What’s your first artistic memory?
So far, I’ve been talking about my day job as a graphic designer but I think I’m better known around town as a poet and a storyteller and, for many years, as a musician, so it depends on which one you are talking about. I can remember making up my own nursery rhymes when I was very small and figuring out how rhyme worked, getting the feeling that it wasn’t something that had been handed down by the powers-that-be—it was something that people made. It seems profound now but when you’re a kid it seems sort of obvious.

 

What’s your blind date dealbreaker?
It’s been so long since I had any kind of date, you know, with my wife now of 15 years. I get very uncomfortable if someone wants me to pray with them. I don’t know if I would call it a dealbreaker, but it would make me very uncomfortable. It would be difficult to proceed optimistically with a blind date under those circumstances.

 

What’s your favorite building?
My favorite building would have to be my childhood home—the Bull Run House—which my father built when I was about 2 years old and that I grew up in until I was about a teenager. It’s in a little town called Catharpin, which is on the outskirts of Manassas on Bull Run Creek, which is why we called it the Bull Run House.

 

Tell us about a book/painting/record/piece of art that you wish was in your private collection?
There are actually several paintings that my dad did that I wish were in my private collection.

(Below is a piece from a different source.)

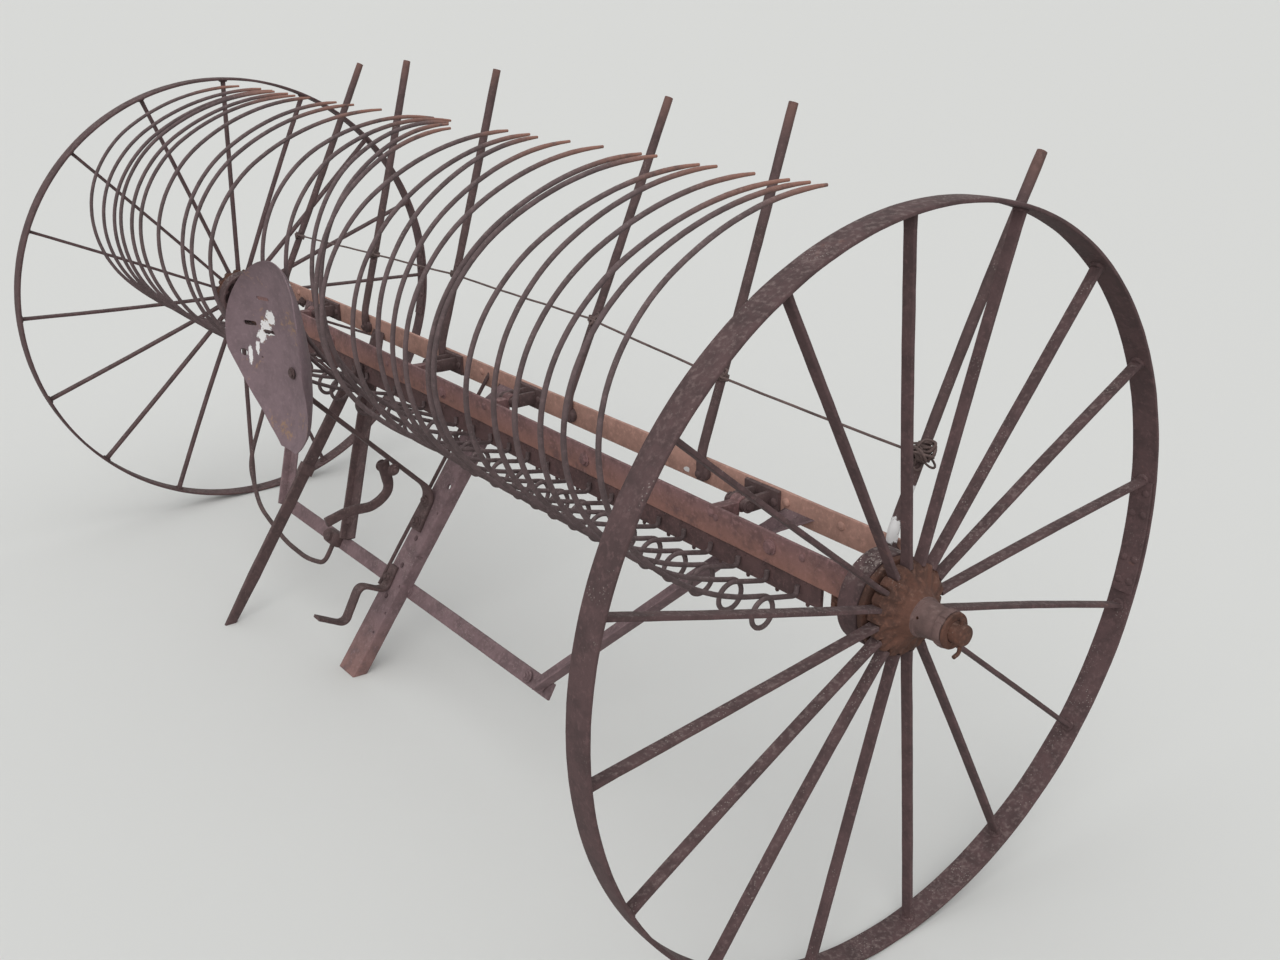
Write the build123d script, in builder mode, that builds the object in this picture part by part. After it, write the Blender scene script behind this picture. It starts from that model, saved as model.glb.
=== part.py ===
from build123d import *
from math import asin, cos, radians, sin, sqrt, tan
import os

os.makedirs("parts", exist_ok=True)

# Horse-drawn hay rake, millimetres. It travels toward -Y, +Z is up, and +X is its near (left) side.
# The origin is on the ground below the middle of the axle line.

# Wheels
WHEEL_R = 700
TRACK_HALF = 1470
RIM_WIDTH = 54
RIM_T = 8
SPOKES = 16
SPOKE_W = 22
SPOKE_T = 8
SPOKE_IN = 5
DISC_T = 30
FLANGE_R = 86
FLANGE_T = 14
FLANGE_IN = 35
BARREL_R = 46
NOSE_OUT = 22
NOSE_R = 34
NOSE_END_R = 27
NOSE_LENGTH = 72
NOSE_SHOULDER = 8
DRUM_R = 88
DRUM_WALL = 8
DRUM_LENGTH = 44
RATCHET_TEETH = 12
RATCHET_DEPTH = 7
RATCHET_W = 14
RATCHET_SINK = 1
NEAR_PHASE = -6
FAR_PHASE = 2

# Spindles that carry the wheels
SPINDLE_R = 19
RUNNING_GAP = 0.5
SPINDLE_COLLAR_R = 60
SPINDLE_COLLAR_T = 8
SPINDLE_SHOULDER = 8
SPINDLE_PLAY = 3
BLOCK_W = 40
BLOCK_HEIGHT = 46
BLOCK_LENGTH = 70
WASHER_R = 33
WASHER_T = 6
SPINDLE_TAIL = 24
LINCH_R = 4
LINCH_LENGTH = 62
LINCH_LOW = 4

# Rake head: a beam of angle iron with the tooth holder below it
BEAM_TO_WHEEL = 92
BEAM_HALF = TRACK_HALF - BEAM_TO_WHEEL
BEAM_FACE_Y = -30
BEAM_BOTTOM = WHEEL_R - 16
BEAM_HEIGHT = 64
BEAM_DEPTH = 60
BEAM_T = 8
HOLDER_SET_BACK = 6
HOLDER_HEIGHT = 52
HOLDER_DEPTH = 50
HOLDER_T = 8
HOLDER_END_IN = 93
HOLDER_HALF = BEAM_HALF - HOLDER_END_IN

# Bolts in the beam's face: across the corners of the head, and places as shares of the beam's half
BOLT_HEAD_R = 14
BOLT_HEAD_T = 9
BOLT_PLACES = (0.838, 0.406, -0.044, -0.508, -0.838)

# Teeth: slots numbered from the near side, some of them empty
TOOTH_SLOTS = 31
HOOK_END_IN = 55
TOOTH_PITCH = 2 * (HOLDER_HALF - HOOK_END_IN) / (TOOTH_SLOTS - 1)
TOOTH_R = 5
HOOK_DROP = 40
HOOK_BEND_R = 9
HOOK_STUB = 10
ARM_LENGTH = 68
TOOTH_RISE = 15
COIL_R = 30
COIL_SHIFT = 11
STRAIGHT_LENGTH = 27

# Rear angle of the frame and the six cleaner rods that stand on it
REAR_FACE_Y = 112
REAR_BOTTOM = WHEEL_R - 2
REAR_HEIGHT = 58
REAR_DEPTH = 45
REAR_T = 8
REAR_END_IN = 26
REAR_HALF = BEAM_HALF - REAR_END_IN
ROD_R = 11
ROD_RISE = 800
ROD_BEND_R = 60
ROD_FOOT_UP = 14
ROD_BEND_ABOVE = 12
ROD_END_IN = 17
WIRE_R = 2

# Cleaner rods: place as a share of the end rod's, height of the wire knot above the bend, and how
# far the rod leans toward +X and back, in degrees
CLEANER_RODS = (
    (1, 132, -2.4, 29.4),
    (0.601, 159, -1.5, 19.4),
    (0.234, 176, -1.5, 25.3),
    (-0.216, 183, -3.5, 18.6),
    (-0.557, 165, -6.3, 18.5),
    (-0.985, 133, -1.5, 27),
)

# Hinges between the frame and the rake head, and their places along the beam
HINGE_Y = 45
HINGE_Z = WHEEL_R + 30
HINGE_PIN_R = 8
HINGE_PIN_TAIL = 6
HINGE_EYE_R = 16
HINGE_LUG_T = 10
HINGE_BARREL = 28
LUG_FOOT_Y = 18
LUG_TOE_Y = 8
LUG_TOP_IN = 8
SIDE_GAP = 1
HINGES = (985, 140, -245, -985)

# The frame's legs, braces and strap lie in one sloping plane below the rear angle
FRAME_SLOPE = 30.4
FRAME_TOP_Y = REAR_FACE_Y - 12
FRAME_TOP_Z = WHEEL_R
TOP_OVERRUN = 60
LEG_WIDTH = 80
LEG_DEPTH = 34
LEG_T = 7
LEG_END = 860
LEG_TOP_X = 20
LEG_DRIFT = 0.13
LEG_HOLE_R = 8
LEG_HOLES = (430, 510, 600)
STRAP_AT = 563
STRAP_WIDTH = 40
STRAP_T = 8
STRAP_NEAR_X = 630
STRAP_FAR_X = -800
FAR_LEG_TOP_X = -660
FAR_LEG_FOOT_X = -372
FAR_LEG_W = 40
FAR_LEG_T = 7
FAR_LEG_DEPTH = 28
FAR_LEG_DRIFT = 0.5
BRACE_WIDTH = 36
BRACE_DEPTH = 30
BRACE_T = 6
BRACE_NEAR_IN = 40
BRACE_FAR_IN = 35
BRACE_NEAR_SPREAD = 459
BRACE_FAR_SPREAD = 350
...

There are some paintings that he did that everyone remembers very fondly but were sold many, many years ago and either no one knows where they are, or the people who own them are not willing to sell them back.

 

Locally, who would you like to collaborate with?
I have the ambition to collaborate with Paul Curreri and John D’earth to add new original music to one of my monologues. I would love to follow through with that project and make a recording and eventually do a live performance. I think it would be great on the radio, but I did it at the old Gravity Lounge originally as the opening act for a Brady Earnhart concert and I was very pleased with the results…I’ve wanted to work with John for 20 years. I saw him doing live jazz with poets at the old Live Arts in the Old Michie Building years ago, and thought, “I want to do that.”

 

Favorite artist outside your medium?
At the moment there are some people who are working in a medium that’s related to mine but I do think it’s different and those are the guys who do Radio Lab, on NPR. I’m totally in love with that show. I want to run away and join it, like the circus. They make it sound as though it’s just coming directly out of their brain, it sounds very stream of consciousness, very natural. At the same time, it’s not natural. It’s fantastic editing and they clearly have really good personalities to do that kind of show.